We had recently left the town of Ch’u Fu, where Confucius had lived and was buried, and traveled north to T’ai An, which lies below T’ai Shan, another sacred Taoist mountain in the province of Shantung. The roads were heavy with traffic and there was generally more chaos than usual. We had heard rumors of revolution and violence throughout the province and that the Germans had taken control of Kiachow peninsula. We were taking tea at a monastery outside T’ai An and the monks were telling us what a dangerous future there was in store for China and the monasteries if the foreign devils came inland. I had learned enough Chinese to understand what was being said, but I was drifting and paying no attention. Half a mile from where I was sitting, a train had stopped on the tracks at a small crossroads. It was not a regular stop, and as I watched, I could see several men working on the wheel of the car just behind the engine. There was nothing unusual about that. But then I noticed, on the other side of the train and rising above it, one by one, Chinese kites. I had seen hundreds, maybe thousands, of kites in China, but these I had only seen in one other place. Kepa’s camp.

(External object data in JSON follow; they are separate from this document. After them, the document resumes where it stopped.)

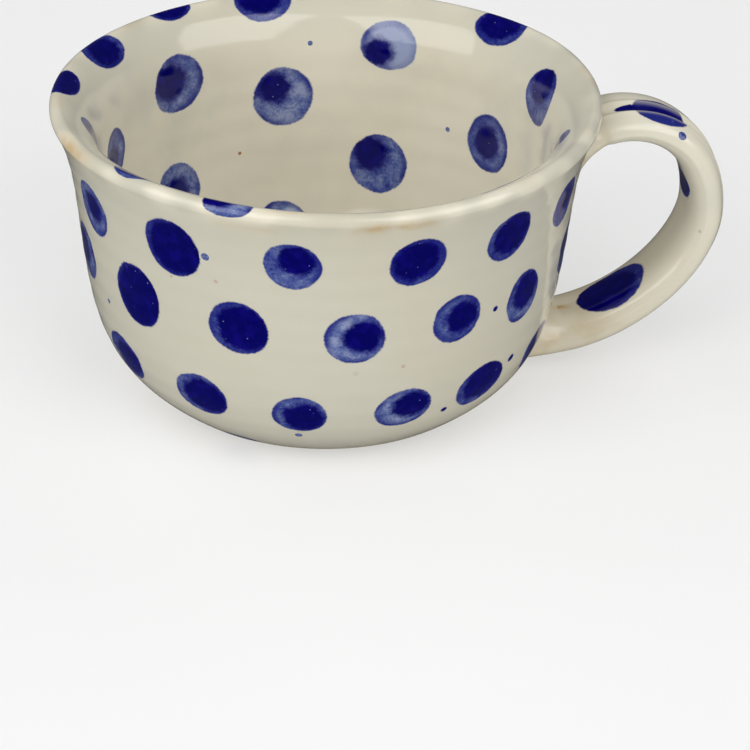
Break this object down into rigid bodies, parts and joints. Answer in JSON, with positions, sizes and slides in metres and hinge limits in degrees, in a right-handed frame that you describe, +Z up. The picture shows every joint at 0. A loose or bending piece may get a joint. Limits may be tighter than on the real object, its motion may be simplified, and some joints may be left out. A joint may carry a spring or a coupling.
{
  "type": "mug",
  "caption": "Wide, low stoneware mug with a rolled lip, a bare foot ring and a pulled strap handle, glazed cream and stamped with cobalt dots.",
  "frame": {"origin": "centre of the foot ring on the plane that the mug stands on", "axes": "+Z up along the mug's axis, towards the open rim; +X from the axis towards the handle; +Y completes the right-handed set"},
  "size_m": [0.1381, 0.11, 0.064],
  "materials": {
    "body_glaze": "glossy warm cream glaze with hand-stamped cobalt-blue dots about 11 mm across, inside and out",
    "handle_glaze": "the same cream glaze with a few cobalt dots",
    "joint_glaze": "the same cream glaze, breaking light brown in the creases of the joint",
    "bare_clay": "unglazed, wiped and sanded stoneware, buff with fine dark specks"
  },
  "bodies": {
    "root": {"cup_body": "body_glaze", "foot_ring": "bare_clay", "handle": "handle_glaze", "upper_joint": "joint_glaze", "lower_joint": "joint_glaze"}
  },
  "joints": []
}
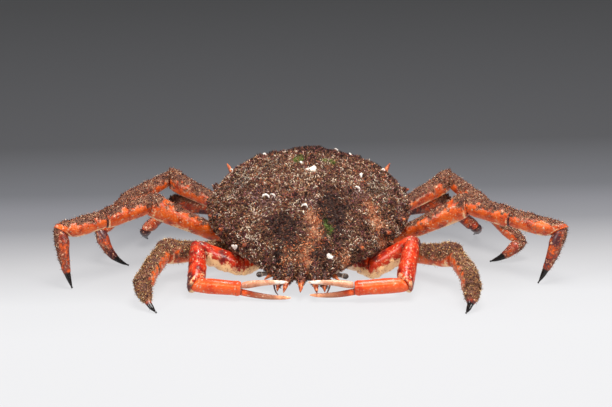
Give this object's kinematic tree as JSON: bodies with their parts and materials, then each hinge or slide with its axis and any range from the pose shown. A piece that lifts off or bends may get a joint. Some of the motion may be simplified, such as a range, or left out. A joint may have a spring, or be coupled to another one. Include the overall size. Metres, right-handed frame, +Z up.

I got up without a word and started walking toward the train as if I was being reeled in by an invisible line. As I got closer, I could hear the voices of children laughing and shouting, some in Chinese and some in English. I knelt down and easily crawled under the train. On the other side, in the middle of an open field and twenty or so children, stood Owen Bramley patiently assembling his kites and helping the children to fly them.
I watched for a moment and then started toward him. He saw my bright red and gold robe immediately, but the hat must have fooled him. He turned back to his kites, then paused and slowly turned around again, staring at me and adjusting his glasses. He gave the kite he was holding to a boy about my size and walked to meet me.
“My God,” he said. “She was right. She said I would find you when I least expected it.”